Directions for this task – Reproduce the listing below without any change.

Provided material –
++++++++++++++++++++
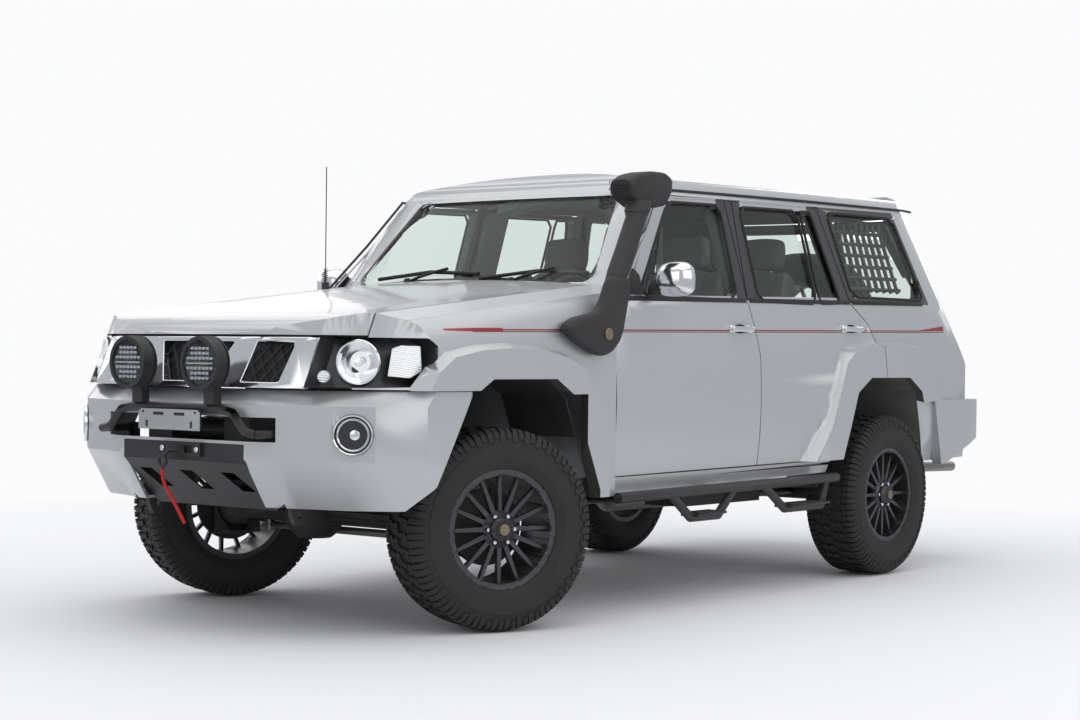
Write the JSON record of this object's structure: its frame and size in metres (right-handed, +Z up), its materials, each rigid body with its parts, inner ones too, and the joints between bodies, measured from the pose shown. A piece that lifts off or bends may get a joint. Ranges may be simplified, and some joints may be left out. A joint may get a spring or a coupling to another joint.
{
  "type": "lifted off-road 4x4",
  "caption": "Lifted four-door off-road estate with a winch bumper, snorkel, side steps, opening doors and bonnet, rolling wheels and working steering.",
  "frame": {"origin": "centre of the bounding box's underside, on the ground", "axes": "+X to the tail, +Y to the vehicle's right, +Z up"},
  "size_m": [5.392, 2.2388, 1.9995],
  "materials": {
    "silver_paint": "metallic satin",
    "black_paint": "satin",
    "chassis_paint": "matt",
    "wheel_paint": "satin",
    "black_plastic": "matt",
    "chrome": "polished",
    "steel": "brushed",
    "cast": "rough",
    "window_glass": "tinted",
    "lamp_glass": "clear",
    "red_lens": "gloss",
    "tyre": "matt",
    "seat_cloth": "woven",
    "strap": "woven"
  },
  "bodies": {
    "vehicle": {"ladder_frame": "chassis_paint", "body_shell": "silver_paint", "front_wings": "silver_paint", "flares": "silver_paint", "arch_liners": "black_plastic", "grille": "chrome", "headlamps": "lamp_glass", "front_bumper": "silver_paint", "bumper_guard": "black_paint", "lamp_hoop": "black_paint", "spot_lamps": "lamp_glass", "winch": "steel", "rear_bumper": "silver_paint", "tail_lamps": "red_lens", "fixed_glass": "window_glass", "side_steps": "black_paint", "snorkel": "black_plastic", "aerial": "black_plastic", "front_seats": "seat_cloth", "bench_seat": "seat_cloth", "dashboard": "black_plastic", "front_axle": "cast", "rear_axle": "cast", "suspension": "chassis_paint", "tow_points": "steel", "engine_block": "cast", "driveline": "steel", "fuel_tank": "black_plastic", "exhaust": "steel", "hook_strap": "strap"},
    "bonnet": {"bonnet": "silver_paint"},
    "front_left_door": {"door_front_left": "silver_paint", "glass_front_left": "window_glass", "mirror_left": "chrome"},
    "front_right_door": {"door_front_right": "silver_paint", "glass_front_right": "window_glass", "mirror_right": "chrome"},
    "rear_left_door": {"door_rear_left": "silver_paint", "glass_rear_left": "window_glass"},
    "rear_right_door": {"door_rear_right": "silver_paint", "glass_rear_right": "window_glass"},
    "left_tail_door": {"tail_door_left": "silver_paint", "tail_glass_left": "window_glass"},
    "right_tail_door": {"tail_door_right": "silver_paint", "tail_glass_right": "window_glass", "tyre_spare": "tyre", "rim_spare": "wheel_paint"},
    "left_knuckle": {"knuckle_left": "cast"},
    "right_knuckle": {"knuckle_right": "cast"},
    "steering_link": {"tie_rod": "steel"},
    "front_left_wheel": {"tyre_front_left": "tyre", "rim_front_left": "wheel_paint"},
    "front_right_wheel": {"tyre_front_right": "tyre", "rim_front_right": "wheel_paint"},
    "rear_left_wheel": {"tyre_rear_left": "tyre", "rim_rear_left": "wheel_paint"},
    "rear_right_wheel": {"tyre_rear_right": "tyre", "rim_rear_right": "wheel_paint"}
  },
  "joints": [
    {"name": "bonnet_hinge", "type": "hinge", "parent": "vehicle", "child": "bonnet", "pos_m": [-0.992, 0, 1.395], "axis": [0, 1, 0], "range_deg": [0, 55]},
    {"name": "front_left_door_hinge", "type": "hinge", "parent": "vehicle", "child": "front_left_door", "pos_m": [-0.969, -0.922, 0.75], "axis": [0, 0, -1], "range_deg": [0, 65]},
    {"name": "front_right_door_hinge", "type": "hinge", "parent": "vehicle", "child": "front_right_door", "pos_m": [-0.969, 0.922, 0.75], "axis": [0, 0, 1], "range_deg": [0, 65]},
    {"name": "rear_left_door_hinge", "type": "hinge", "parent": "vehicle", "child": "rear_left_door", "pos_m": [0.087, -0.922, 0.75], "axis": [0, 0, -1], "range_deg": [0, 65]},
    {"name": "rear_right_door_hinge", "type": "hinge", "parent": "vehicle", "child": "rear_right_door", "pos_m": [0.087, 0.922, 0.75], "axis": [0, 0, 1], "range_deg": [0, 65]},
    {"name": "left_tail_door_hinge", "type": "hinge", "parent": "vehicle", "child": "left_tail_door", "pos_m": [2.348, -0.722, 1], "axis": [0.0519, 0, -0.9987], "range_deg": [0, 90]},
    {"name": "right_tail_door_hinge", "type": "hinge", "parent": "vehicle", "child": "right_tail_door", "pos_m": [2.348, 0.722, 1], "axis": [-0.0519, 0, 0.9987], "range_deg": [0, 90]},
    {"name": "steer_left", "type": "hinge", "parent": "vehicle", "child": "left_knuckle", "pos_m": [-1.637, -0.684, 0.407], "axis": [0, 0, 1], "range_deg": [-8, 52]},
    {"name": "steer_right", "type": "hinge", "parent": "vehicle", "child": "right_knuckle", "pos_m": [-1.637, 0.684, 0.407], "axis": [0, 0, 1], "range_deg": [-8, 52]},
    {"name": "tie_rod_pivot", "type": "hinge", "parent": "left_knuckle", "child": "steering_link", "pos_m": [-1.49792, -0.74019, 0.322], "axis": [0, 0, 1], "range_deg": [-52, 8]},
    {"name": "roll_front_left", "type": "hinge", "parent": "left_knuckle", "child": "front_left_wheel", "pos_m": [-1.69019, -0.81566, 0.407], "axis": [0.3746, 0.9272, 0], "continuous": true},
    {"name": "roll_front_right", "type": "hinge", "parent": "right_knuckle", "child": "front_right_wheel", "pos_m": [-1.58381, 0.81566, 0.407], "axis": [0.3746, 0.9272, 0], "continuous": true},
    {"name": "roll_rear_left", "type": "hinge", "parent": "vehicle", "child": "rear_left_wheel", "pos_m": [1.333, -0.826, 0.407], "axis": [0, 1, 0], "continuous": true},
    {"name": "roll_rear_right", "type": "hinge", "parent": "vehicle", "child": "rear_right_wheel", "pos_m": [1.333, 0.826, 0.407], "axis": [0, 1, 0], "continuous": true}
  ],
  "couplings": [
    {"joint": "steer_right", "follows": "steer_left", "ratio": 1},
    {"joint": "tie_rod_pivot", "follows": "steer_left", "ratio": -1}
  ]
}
++++++++++++++++++++
Exercise response –
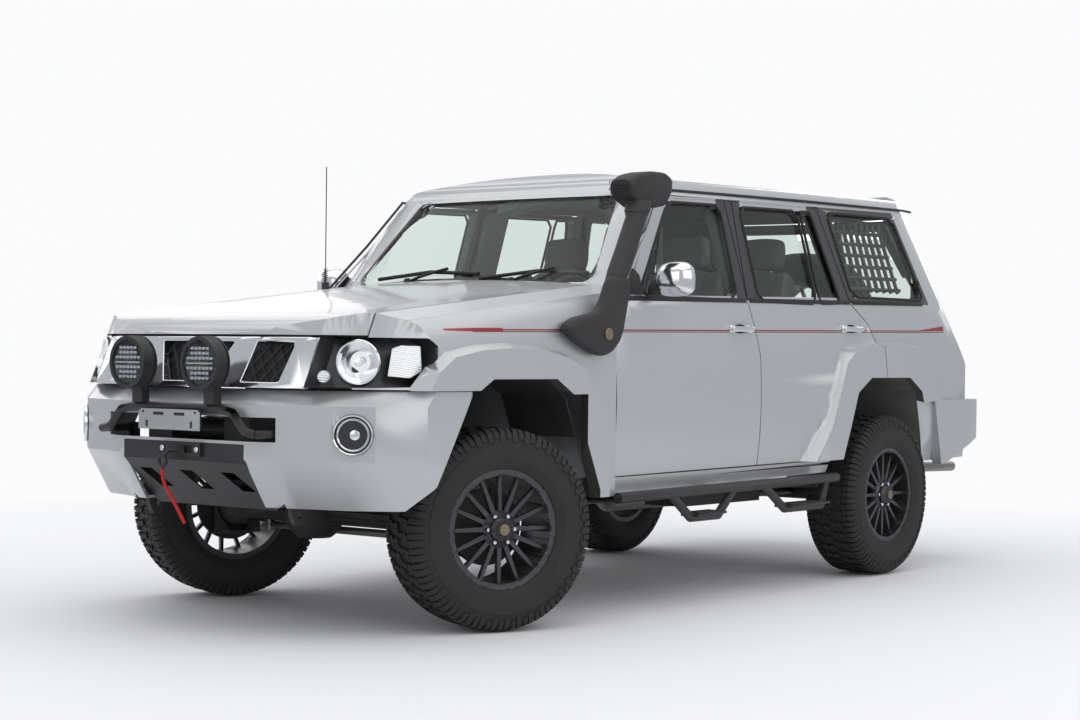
Write the JSON record of this object's structure: its frame and size in metres (right-handed, +Z up), its materials, each rigid body with its parts, inner ones too, and the joints between bodies, measured from the pose shown. A piece that lifts off or bends may get a joint. Ranges may be simplified, and some joints may be left out. A joint may get a spring or a coupling to another joint.
{
  "type": "lifted off-road 4x4",
  "caption": "Lifted four-door off-road estate with a winch bumper, snorkel, side steps, opening doors and bonnet, rolling wheels and working steering.",
  "frame": {"origin": "centre of the bounding box's underside, on the ground", "axes": "+X to the tail, +Y to the vehicle's right, +Z up"},
  "size_m": [5.392, 2.2388, 1.9995],
  "materials": {
    "silver_paint": "metallic satin",
    "black_paint": "satin",
    "chassis_paint": "matt",
    "wheel_paint": "satin",
    "black_plastic": "matt",
    "chrome": "polished",
    "steel": "brushed",
    "cast": "rough",
    "window_glass": "tinted",
    "lamp_glass": "clear",
    "red_lens": "gloss",
    "tyre": "matt",
    "seat_cloth": "woven",
    "strap": "woven"
  },
  "bodies": {
    "vehicle": {"ladder_frame": "chassis_paint", "body_shell": "silver_paint", "front_wings": "silver_paint", "flares": "silver_paint", "arch_liners": "black_plastic", "grille": "chrome", "headlamps": "lamp_glass", "front_bumper": "silver_paint", "bumper_guard": "black_paint", "lamp_hoop": "black_paint", "spot_lamps": "lamp_glass", "winch": "steel", "rear_bumper": "silver_paint", "tail_lamps": "red_lens", "fixed_glass": "window_glass", "side_steps": "black_paint", "snorkel": "black_plastic", "aerial": "black_plastic", "front_seats": "seat_cloth", "bench_seat": "seat_cloth", "dashboard": "black_plastic", "front_axle": "cast", "rear_axle": "cast", "suspension": "chassis_paint", "tow_points": "steel", "engine_block": "cast", "driveline": "steel", "fuel_tank": "black_plastic", "exhaust": "steel", "hook_strap": "strap"},
    "bonnet": {"bonnet": "silver_paint"},
    "front_left_door": {"door_front_left": "silver_paint", "glass_front_left": "window_glass", "mirror_left": "chrome"},
    "front_right_door": {"door_front_right": "silver_paint", "glass_front_right": "window_glass", "mirror_right": "chrome"},
    "rear_left_door": {"door_rear_left": "silver_paint", "glass_rear_left": "window_glass"},
    "rear_right_door": {"door_rear_right": "silver_paint", "glass_rear_right": "window_glass"},
    "left_tail_door": {"tail_door_left": "silver_paint", "tail_glass_left": "window_glass"},
    "right_tail_door": {"tail_door_right": "silver_paint", "tail_glass_right": "window_glass", "tyre_spare": "tyre", "rim_spare": "wheel_paint"},
    "left_knuckle": {"knuckle_left": "cast"},
    "right_knuckle": {"knuckle_right": "cast"},
    "steering_link": {"tie_rod": "steel"},
    "front_left_wheel": {"tyre_front_left": "tyre", "rim_front_left": "wheel_paint"},
    "front_right_wheel": {"tyre_front_right": "tyre", "rim_front_right": "wheel_paint"},
    "rear_left_wheel": {"tyre_rear_left": "tyre", "rim_rear_left": "wheel_paint"},
    "rear_right_wheel": {"tyre_rear_right": "tyre", "rim_rear_right": "wheel_paint"}
  },
  "joints": [
    {"name": "bonnet_hinge", "type": "hinge", "parent": "vehicle", "child": "bonnet", "pos_m": [-0.992, 0, 1.395], "axis": [0, 1, 0], "range_deg": [0, 55]},
    {"name": "front_left_door_hinge", "type": "hinge", "parent": "vehicle", "child": "front_left_door", "pos_m": [-0.969, -0.922, 0.75], "axis": [0, 0, -1], "range_deg": [0, 65]},
    {"name": "front_right_door_hinge", "type": "hinge", "parent": "vehicle", "child": "front_right_door", "pos_m": [-0.969, 0.922, 0.75], "axis": [0, 0, 1], "range_deg": [0, 65]},
    {"name": "rear_left_door_hinge", "type": "hinge", "parent": "vehicle", "child": "rear_left_door", "pos_m": [0.087, -0.922, 0.75], "axis": [0, 0, -1], "range_deg": [0, 65]},
    {"name": "rear_right_door_hinge", "type": "hinge", "parent": "vehicle", "child": "rear_right_door", "pos_m": [0.087, 0.922, 0.75], "axis": [0, 0, 1], "range_deg": [0, 65]},
    {"name": "left_tail_door_hinge", "type": "hinge", "parent": "vehicle", "child": "left_tail_door", "pos_m": [2.348, -0.722, 1], "axis": [0.0519, 0, -0.9987], "range_deg": [0, 90]},
    {"name": "right_tail_door_hinge", "type": "hinge", "parent": "vehicle", "child": "right_tail_door", "pos_m": [2.348, 0.722, 1], "axis": [-0.0519, 0, 0.9987], "range_deg": [0, 90]},
    {"name": "steer_left", "type": "hinge", "parent": "vehicle", "child": "left_knuckle", "pos_m": [-1.637, -0.684, 0.407], "axis": [0, 0, 1], "range_deg": [-8, 52]},
    {"name": "steer_right", "type": "hinge", "parent": "vehicle", "child": "right_knuckle", "pos_m": [-1.637, 0.684, 0.407], "axis": [0, 0, 1], "range_deg": [-8, 52]},
    {"name": "tie_rod_pivot", "type": "hinge", "parent": "left_knuckle", "child": "steering_link", "pos_m": [-1.49792, -0.74019, 0.322], "axis": [0, 0, 1], "range_deg": [-52, 8]},
    {"name": "roll_front_left", "type": "hinge", "parent": "left_knuckle", "child": "front_left_wheel", "pos_m": [-1.69019, -0.81566, 0.407], "axis": [0.3746, 0.9272, 0], "continuous": true},
    {"name": "roll_front_right", "type": "hinge", "parent": "right_knuckle", "child": "front_right_wheel", "pos_m": [-1.58381, 0.81566, 0.407], "axis": [0.3746, 0.9272, 0], "continuous": true},
    {"name": "roll_rear_left", "type": "hinge", "parent": "vehicle", "child": "rear_left_wheel", "pos_m": [1.333, -0.826, 0.407], "axis": [0, 1, 0], "continuous": true},
    {"name": "roll_rear_right", "type": "hinge", "parent": "vehicle", "child": "rear_right_wheel", "pos_m": [1.333, 0.826, 0.407], "axis": [0, 1, 0], "continuous": true}
  ],
  "couplings": [
    {"joint": "steer_right", "follows": "steer_left", "ratio": 1},
    {"joint": "tie_rod_pivot", "follows": "steer_left", "ratio": -1}
  ]
}